Game theory, and why nasty people are in charge

  • Game theory offers insight into different moral philosophies, the simplest being hawks versus doves. It predicts that societies finish up with a majority of doves because most people are nice, cooperative and pacific. But the hawks will dominate even though they are in the minority, precisely because they are hawks; and the doves don’t want to fight back.
  • In any society the nice majority is bound to be ruled by people who simply want to rule. Nice people usually find themselves dominated by nasty people.
  • How can we create a democracy in which doves create societies dominated by doves when doves have no taste for domination? That is the central paradox and dilemma of humankind. I will address it in the last chapter.
  • Meanwhile, in lieu of true democracy, the powers-that-be are convinced that it is their right and destiny to rule, and the intellectual elite whom they employ are convinced that they alone know how to do things.
  • In truth the leaders are liable to be gangsters, while their compliant intellectuals to a significant extant emerge as idiots savants.
  • The real genius, moral and practical, lies with humanity at large. The future lies with what the great Enlightenment moralist, Adam Smith, called ‘human sympathy’; and it lies, as philosophers from John Ruskin to Ivan Illich have argued this past few hundred years, with craft; the skills that have evolved among humanity at large. Since food is the thing we absolutely have to get right, the most important crafts are those of farming and cooking.

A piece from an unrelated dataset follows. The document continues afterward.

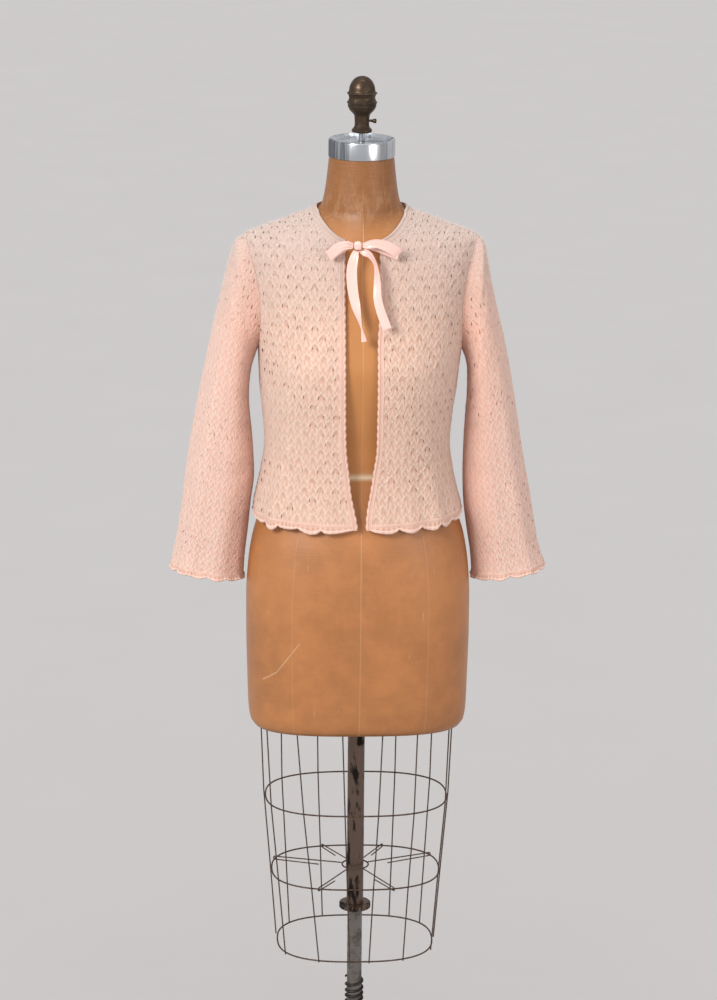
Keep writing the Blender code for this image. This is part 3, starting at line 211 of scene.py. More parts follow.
# The ribbon lengths: middle line, width, direction across and lean, in degrees
BOW = {
    "bow_loop_right": table_of(RibbonRow, """
        -14.8 -97.5 1352.3 6 91, -18 -99.5 1352.5 9 95, -25 -103 1353.8 12 104, -34 -104 1351.5 14 116,
        -43 -103 1344.5 15 122, -49 -100.5 1339 15 124, -51 -98 1337 15 124, -48.5 -95.5 1338 15 124,
        -40 -94 1342.5 14 120, -29 -94 1348 12 108, -19.5 -94 1351 8 96, -14.8 -94 1351.3 6 91"""),
    "bow_loop_left": table_of(RibbonRow, """
        -1.2 -97.5 1352.3 6 89, 2 -99.5 1352.6 9 87, 9 -103 1355 12 82, 20 -104.5 1356.5 13 76,
        34 -104.5 1352.5 15 62, 46 -102.5 1345 15 55, 52 -99 1340 15 52, 48 -95.5 1339.5 15 55,
        36 -94 1343.5 14 62, 20 -94 1348.5 12 74, 3.5 -94 1351 8 87, -1.2 -94 1351.3 6 89"""),
    "bow_tail_right": table_of(RibbonRow, """
        -10.5 -97 1344.3 8 6, -13.5 -101 1336 12 8, -17 -106.5 1318 15 4, -16 -113 1294 15 0,
        -11.5 -119.5 1270 13 4 10, -6 -124.5 1250 9 20 40, -2.5 -128 1236 8 12 68, -0.5 -130 1226 10 4 52,
        1 -131.5 1218.5 11 -4 40"""),
    "bow_tail_left": table_of(RibbonRow, """
        -5.5 -93 1344.3 7 -8, 1 -96 1342.5 10 -2 20, 10 -101.5 1338.5 12 4 45, 17.5 -107.5 1325 12 -2 60,
        19.5 -115 1302 13 -4 45, 20 -121 1281 13 6 25, 24.5 -126 1262 13 18 10, 31.5 -130 1243 13 22,
        34 -131 1237 13 24"""),
    "ribbon_lead_right": table_of(RibbonRow, """
        -23.7 -79.2 1353.1 7 90 -29, -21 -83.5 1353 7 90 -16, -14.8 -91.2 1352 7 90"""),
    "ribbon_lead_left": table_of(RibbonRow, """
        24 -78.9 1353.1 7 90 -29, 13 -85.5 1353 7 90 -12, -1.2 -91.2 1352 7 90"""),
}


def length_setting(name, description, millimetres):
    return FloatProperty(name=name, description=description, default=millimetres * MM,
                         unit="LENGTH")


def colour_setting(name, description, *colour):
    return FloatVectorProperty(name=name, description=description, subtype="COLOR",
                               default=colour, min=0, max=1)


def power_setting(name, description, watts):
    return FloatProperty(name=name, description=description, default=watts, unit="POWER")


class KnitSize(bpy.types.PropertyGroup):
    leaf_width: length_setting("Leaf repeat width", "Distance between two leaves of one row", 20.4)
    leaf_height: length_setting("Leaf repeat height",
                                "Distance between two leaves of one column", 25.2)
    cells_across: IntProperty(name="Mesh cells across",
                              description="Mesh cells over the repeat's width", default=14)
    cells_up: IntProperty(name="Mesh cells up",
                          description="Mesh cells over the repeat's height", default=20)
    stretch: FloatProperty(name="Body stretch",
                           description="How far the form stretches the body's knit", default=1.15)
    relief: length_setting("Relief", "Height of a leaf's raised edge over its grooves", 2.0)
    eyelet_width: length_setting("Eyelet width", "Widest opening of an eyelet", 0.85)
    sink: length_setting("Sink", "How far the grooves lie inside the panel's outer side", 1.8)
    fibres: IntProperty(name="Nap fibres", description="Loose mohair hairs on the cloth",
                        default=42000)
    fibre_length: length_setting("Fibre length", "Longest hair of the nap", 10)


class Colours(bpy.types.PropertyGroup):
    body: colour_setting("Body knit", "Yarn of the fronts and the back", 0.89, 0.64, 0.53)
    # The body's own yarn, painted paler and pinker: painted light for the brighter light and warm glow on
    # the sleeves
    sleeve: colour_setting("Sleeve knit", "Yarn of the sleeves", 0.97, 0.68, 0.595)
    # A little more orange than the body knit: partly the edging's own yarn, partly painted shade for the
    # edge beside the opening
    edging: colour_setting("Edging", "Yarn of the crocheted edgings", 0.90, 0.61, 0.505)
    satin: colour_setting("Satin", "The ribbon", 0.84, 0.57, 0.505)
    canvas: colour_setting("Canvas", "The form's varnished cloth", 0.36, 0.143, 0.045)
    backdrop: colour_setting("Backdrop", "The floor round the form", 0.93, 0.905, 0.90)


class StageSize(bpy.types.PropertyGroup):
    key: power_setting("Key light", "Power of the large light at the left", 166.0)
    fill: power_setting("Fill light", "Power of the light at the right", 48.0)
    top: power_setting("Top light", "Power of the light above", 22.0)


def knit():
    return bpy.context.scene.jacket_knit


def colours():
    return bpy.context.scene.jacket_colours


def handed(name, side):
    return name + ("_left" if side > 0 else "_right")


def stacked(*coordinates):
    return np.stack(np.broadcast_arrays(*coordinates), axis=-1)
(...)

  • I have met many people in high places who definitely are not gangsters but who ardently disagree with my general thesis that the world needs re-thinking from first principles. They say the status quo doesn’t need re-thinking. It just needs to be given a chance.

I take this class of criticism seriously, and do this in later chapters. First I want to present my own thesis: that the task is to make a world that is good for everyone forever; that to do this we need to think again from first principles; and that we must focus, above all, on the food supply chain – which means on farming and cooking.